Entre deux doses, les médecins viennent réexpliquer leur diagnostic
aux patients avec force graphiques
et les convaincre que tout ceci est pour leur bien. Le corps infirmier, lui,
s’assure de l’application du traitement et surtout de convaincre avec de belles
paroles les quelques individus récalcitrants. Ne se rappelant plus d'avoir vu autre chose que
ce qu’on leur présente sur l’écran ou d'avoir entendu d’autre voix que celles des
soignants, la réalité est pour ces individus telle qu’on la leur présente.
Or, que se passerait-il si, suite à une coupure dans les services
ou à la négligence du personnel, un de ces drôles de spécimens venait à être
débranché? Si, par pur accident ou
avec un peu d’aide, celui-ci se dirigeait vers la sortie? Comme il a toujours
été drogué, il sera momentanément choqué par les impressions désagréables qui
le submergent, mais sans doute pas autant que par l’inconfort lié à sa liberté
de mouvement retrouvée. Tout de même, que se passerait-il s’il finissait contre
toutes espérances par franchir le seuil? Imaginez-le regarder pour comme pour la première
fois le monde tel qu’il est, sans pause publicitaire. Ne croyez-vous pas qu’il
serait incapable de comprendre ce qui se passe, qu’il penserait que les choses
qu’il voyait auparavant étaient plus vraies que celles qu’il voit à présent?

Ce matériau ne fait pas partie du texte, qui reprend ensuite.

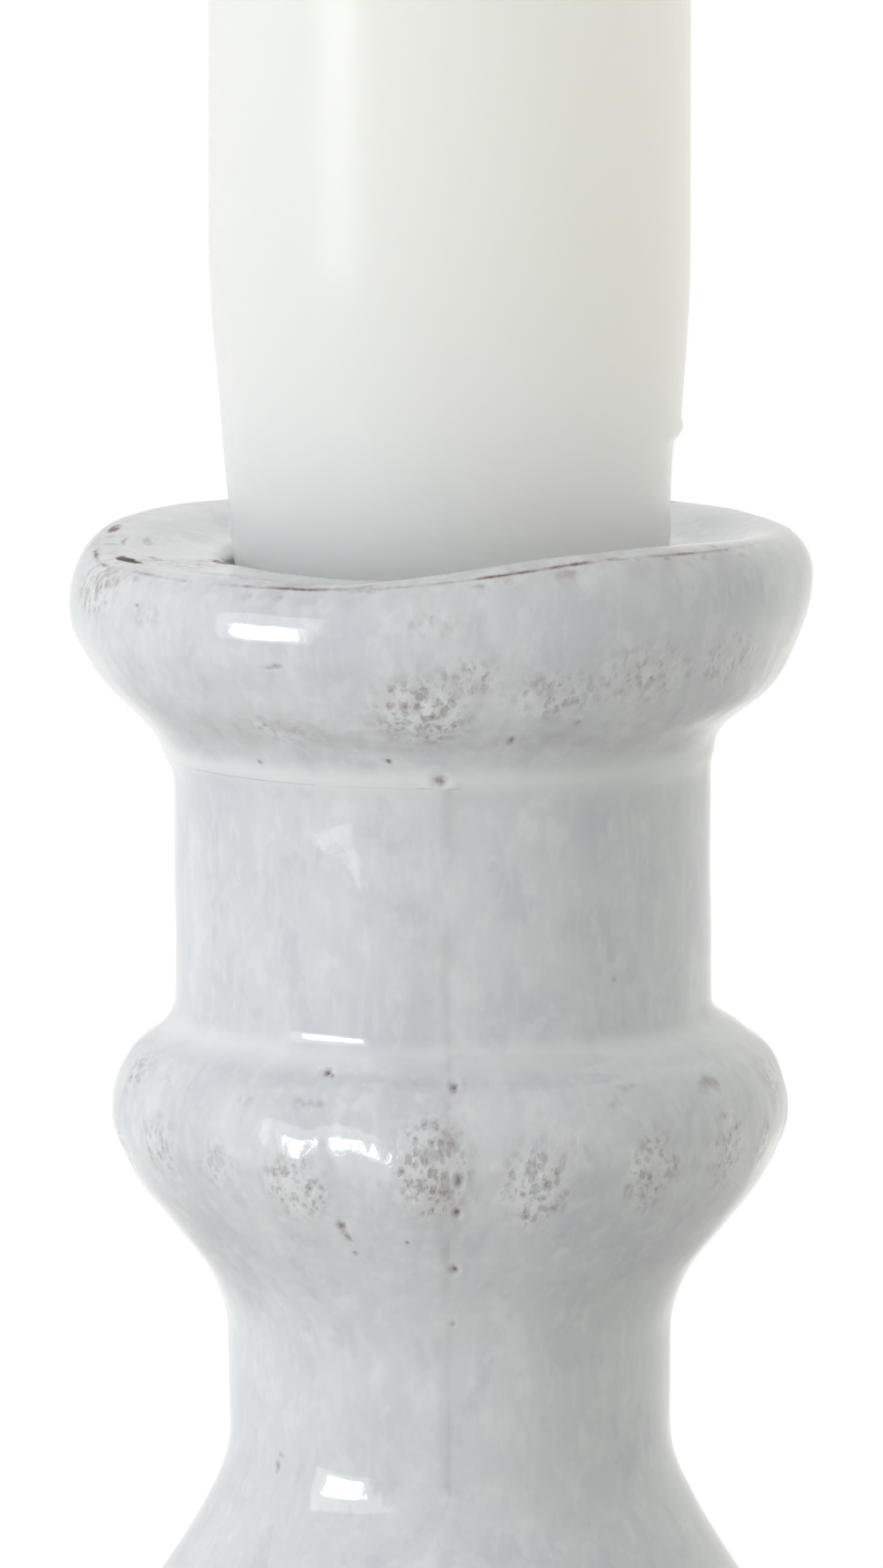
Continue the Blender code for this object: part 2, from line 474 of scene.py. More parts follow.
class Nodes:
    """A node tree, with short ways to add to it."""

    def __init__(self, tree: bpy.types.NodeTree) -> None:
        """Starts on a tree."""
        self.tree = tree

    def node(self, kind: str) -> bpy.types.Node:
        """Adds a node of a kind, such as Math, to the tree."""
        return self.tree.nodes.new(f"ShaderNode{kind}")

    def join(self, source: object, target: bpy.types.NodeSocket) -> None:
        """Joins a source to a socket.

        Args:
            source: A socket, which is linked, or a plain value, which is set.
            target: The socket that takes it.
        """
        if isinstance(source, bpy.types.NodeSocket):
            self.tree.links.new(source, target)
        else:
            target.default_value = source

    def sum(
        self, operation: str, first: object, second: object, third: object = 0.0
    ) -> bpy.types.NodeSocket:
        """A sum with the Math node.

        Args:
            operation: One of the node's operations.
            first: Its first value or socket.
            second: Its second.
            third: Its third, for operations that have one.

        Returns:
            The result.
        """
        node = self.node("Math")
        node.operation = operation
        for value, target in zip((first, second, third), node.inputs):
            self.join(value, target)
        return node.outputs["Value"]

    def step(self, low: float, high: float, value: object) -> bpy.types.NodeSocket:
        """A soft step.

        Args:
            low: Where it starts, at 0.
            high: Where it ends, at 1. It may be below low.
            value: What is stepped.

        Returns:
            The stepped value.
        """
        node = self.node("MapRange")
        node.interpolation_type = "SMOOTHSTEP"
        node.inputs["From Min"].default_value = low
        node.inputs["From Max"].default_value = high
        self.join(value, node.inputs["Value"])
        return node.outputs["Result"]

    def blend(self, share: object, first: object, second: object) -> bpy.types.NodeSocket:
        """Blends two colours.

        Args:
            share: 0 for the first colour and 1 for the second.
            first: A socket or (red, green, blue).
            second: Likewise.

        Returns:
            The blended colour.
        """
        node = self.node("Mix")
        node.data_type = "RGBA"
        self.join(share, node.inputs[0])
        for value, target in zip((first, second), node.inputs[6:8]):  # the node's two colours
            self.join(value if isinstance(value, bpy.types.NodeSocket) else (*value, 1.0), target)
        return node.outputs[2]


class Recipe(Nodes):
    """A material's node tree, with textures, the skin's marks and the shader."""

    def __init__(self, name: str) -> None:
        """Starts a material with a Principled shader.

        Args:
            name: The material's name.
        """
        self.material = bpy.data.materials.new(name)
        self.material.use_nodes = True
        super().__init__(self.material.node_tree)
        self.shader = self.tree.nodes["Principled BSDF"]
        self.place = self.node("TexCoord").outputs["Object"]

    def stretched(self, place: bpy.types.NodeSocket, tall: float) -> bpy.types.NodeSocket:
        """A place whose Z is squeezed.

        Args:
            place: The place.
            tall: How much taller than wide a thing drawn there is to be.

        Returns:
            The squeezed place.
        """
        stretch = self.node("Mapping")
        stretch.inputs["Scale"].default_value = (1.0, 1.0, 1.0 / tall)
        self.join(place, stretch.inputs["Vector"])
        return stretch.outputs["Vector"]

    def grain(
        self, size: float, tall: float = 1.0, detail: float = 2.0, rough: float = 0.5
    ) -> bpy.types.NodeSocket:
        """Noise in the object's own space.

        Args:
            size: Size of a grain in millimetres.
            tall: How much taller than wide it is.
            detail: Octaves of finer noise.
            rough: How strong those are.

        Returns:
            The noise's value.
        """
        place = self.place if tall == 1.0 else self.stretched(self.place, tall)
        noise = self.node("TexNoise")
        noise.inputs["Scale"].default_value = 1.0 / (size * MM)
        noise.inputs["Detail"].default_value = detail
        noise.inputs["Roughness"].default_value = rough
        self.join(place, noise.inputs["Vector"])
        return noise.outputs["Fac"]

    def cells(self, size: float, tall: float) -> tuple[bpy.types.NodeSocket, bpy.types.NodeSocket]:
        """Uneven cells in the object's own space.

        Args:
            size: Width of a cell in millimetres.
            tall: How much taller than wide it is.

        Returns:
            Distance from each cell's middle, in cells, and a random value for each cell.
        """
        wander = self.node("TexNoise")
        wander.inputs["Scale"].default_value = 1.3 / (size * MM)
        self.join(self.place, wander.inputs["Vector"])
        shift = self.node("VectorMath")
        shift.operation = "MULTIPLY_ADD"
        shift.inputs[1].default_value = (0.9 * size * MM,) * 3
        self.join(wander.outputs["Color"], shift.inputs[0])
        self.join(self.place, shift.inputs[2])
        cells = self.node("TexVoronoi")
        cells.inputs["Scale"].default_value = 1.0 / (size * MM)
        self.join(self.stretched(shift.outputs["Vector"], tall), cells.inputs["Vector"])
        parts = self.node("SeparateColor")
        self.join(cells.outputs["Color"], parts.inputs["Color"])
        return cells.outputs["Distance"], parts.outputs["Red"]

    def wash(self, under: object, over: object, where: object, much: float) -> bpy.types.NodeSocket:
        """Washes one colour over another.

        Args:
            under: The colour below, as a socket or (red, green, blue).
            over: The colour above.
            where: Where it goes, from 0 to 1.
            much: How strong it is there.

        Returns:
            The colour of both.
        """
        return self.blend(self.sum("MULTIPLY", where, much), under, over)

    def layers(self, base: object, added: list[tuple[object, float]]) -> bpy.types.NodeSocket:
        """Adds layers to a value.

        Args:
            base: The value.
            added: A socket and how much of it is added, for each layer.

        Returns:
            The total.
        """
        for layer, much in added:
            base = self.sum("MULTIPLY_ADD", layer, much, base)
        return base

    def mark(self, name: str) -> bpy.types.NodeSocket:
        """One of the skin's marks.

        Args:
            name: Its name.

        Returns:
            Its value.
        """
        node = self.node("Attribute")
        node.attribute_name = name
        return node.outputs["Fac"]

    def bump(self, height: object, depth: float) -> None:
        """Gives the shader a bumped normal.

        Args:
            height: How high the surface stands, as a socket.
            depth: What a height of 1 is, in millimetres.
        """
        node = self.node("Bump")
        node.inputs["Strength"].default_value = 1.0
        node.inputs["Distance"].default_value = depth * MM
        self.join(height, node.inputs["Height"])
        self.join(node.outputs["Normal"], self.shader.inputs["Normal"])

    def set(self, **values: object) -> None:
        """Sets or links the shader's sockets.

        Args:
            **values: A value or socket for each, named in lower case with underscores.
        """
        for name, value in values.items():
            socket = next(s for s in self.shader.inputs if s.name.lower().replace(" ", "_") == name)
            self.join(value, socket)


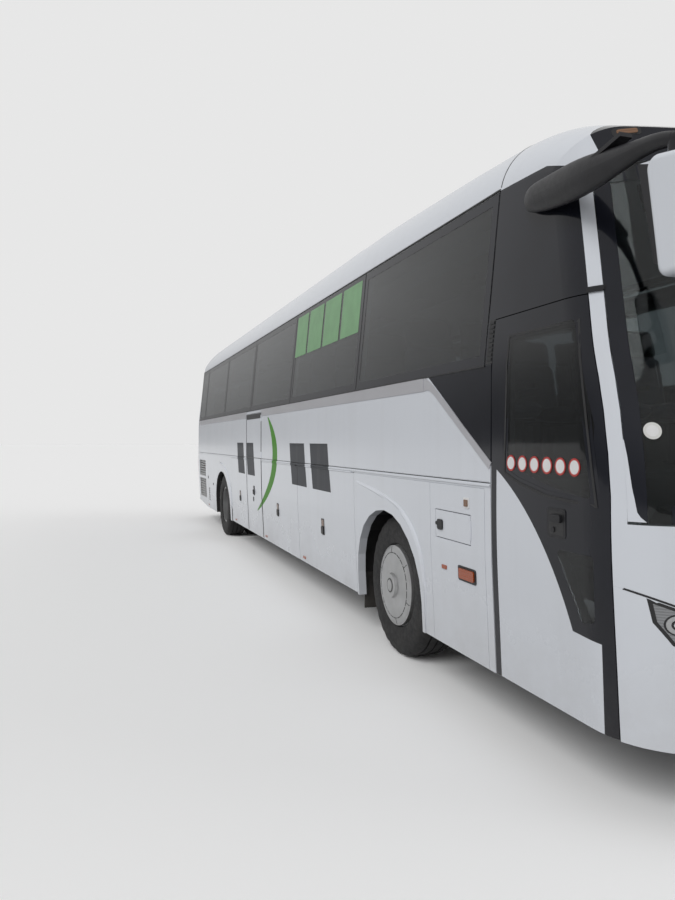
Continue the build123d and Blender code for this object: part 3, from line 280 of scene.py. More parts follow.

Quand même, s’il était doté d’un courage exceptionnel et
qu’il acceptait néanmoins de rester à l’extérieur, ses yeux et son âme
finiraient bien un jour par y voir plus clair. Verra-t-il la Vérité? Sera-t-il
en contact avec l’au-delà? Non, simplement avec la réalité. Toutefois, incapable
d’avoir une vue d’ensemble (les CHSLD ne sont pas encore dotés d’écrans
panoramiques), il commencerait sans doute par voir les quêteux sur le bord de
la route, le premier en délirium trémens, le second en train de jouer le second
mouvement du Printemps de Vivaldi; il verrait un voisin jeter ses déchets dans
la ruelle et peut-être un autre planter des fleurs à côté de la bande de trottoirs.
Ensuite, sa vision s’élargissant, il serait à même de percevoir un individu
arborant un ruban tricolore «échanger» avec un homme à la mine patibulaire en
complet rayé dans un restaurant au coin de la rue. Un peu plus loin, il verrait
peut-être une masse compacte et bruyante qui dénonce les décisions prises par
l’administration du gros CHSLD. Enfin, après plusieurs aller et venus, il
serait à même de se rendre compte que dans toute cette partie du monde qu’on
appelle l’Occident, d’immenses bâtisses aux noms divers (r)enferment des
individus qui ignorent tout du monde extérieur, comme chez lui.
Ne croyez-vous pas alors que, se remémorant sa première
habitation, et les âneries de là-bas, et ceux qui étaient alors ses compagnons
de chambre, il se réjouirait du changement, tandis qu’eux, il les plaindrait?
Cependant, ayant troqué sa jaquette d’hôpital contre des vêtements moins
dégradants, mais surtout, ayant été depuis longtemps sevré et depuis incapable de se rappeler les
chimères qu’il voyait auparavant, ne croyez-vous pas qu’il serait raillé par
ses anciens compagnons de manger-mou s'il tentait de les convaincre de sortir dehors? Ne croyez-vous pas qu’ils lui crieraient
haut et fort qu’il est préférable de rester à l’intérieur plutôt que de quitter
et de tomber malade? Peut-être même qu’ils appuieraient frénétiquement sur le
piton pour appeler les garde-malades et leur demander de les libérer de cet
importun.
C’est alors que celui-ci aurait à affronter les chiens
dressés en secret par le personnel pour garder le contrôle du CHSLD. Et s’ils
venaient à s’emparer de lui de quelque façon, ne le tueraient-ils pas?
Mais si vous retournez dix milles de ces malades contre les gardiens de la caverne, vous
serez en mesure de chasser ceux qui administrent et dont la vénalité les a d'abord portés vers des biens privés pour ensuite s’emparer des
affaires publiques. Dès
lors, l’État sera administré en état de vigilance par vous et par nous, et non
sous l’emprise du mensonge, comme à présent.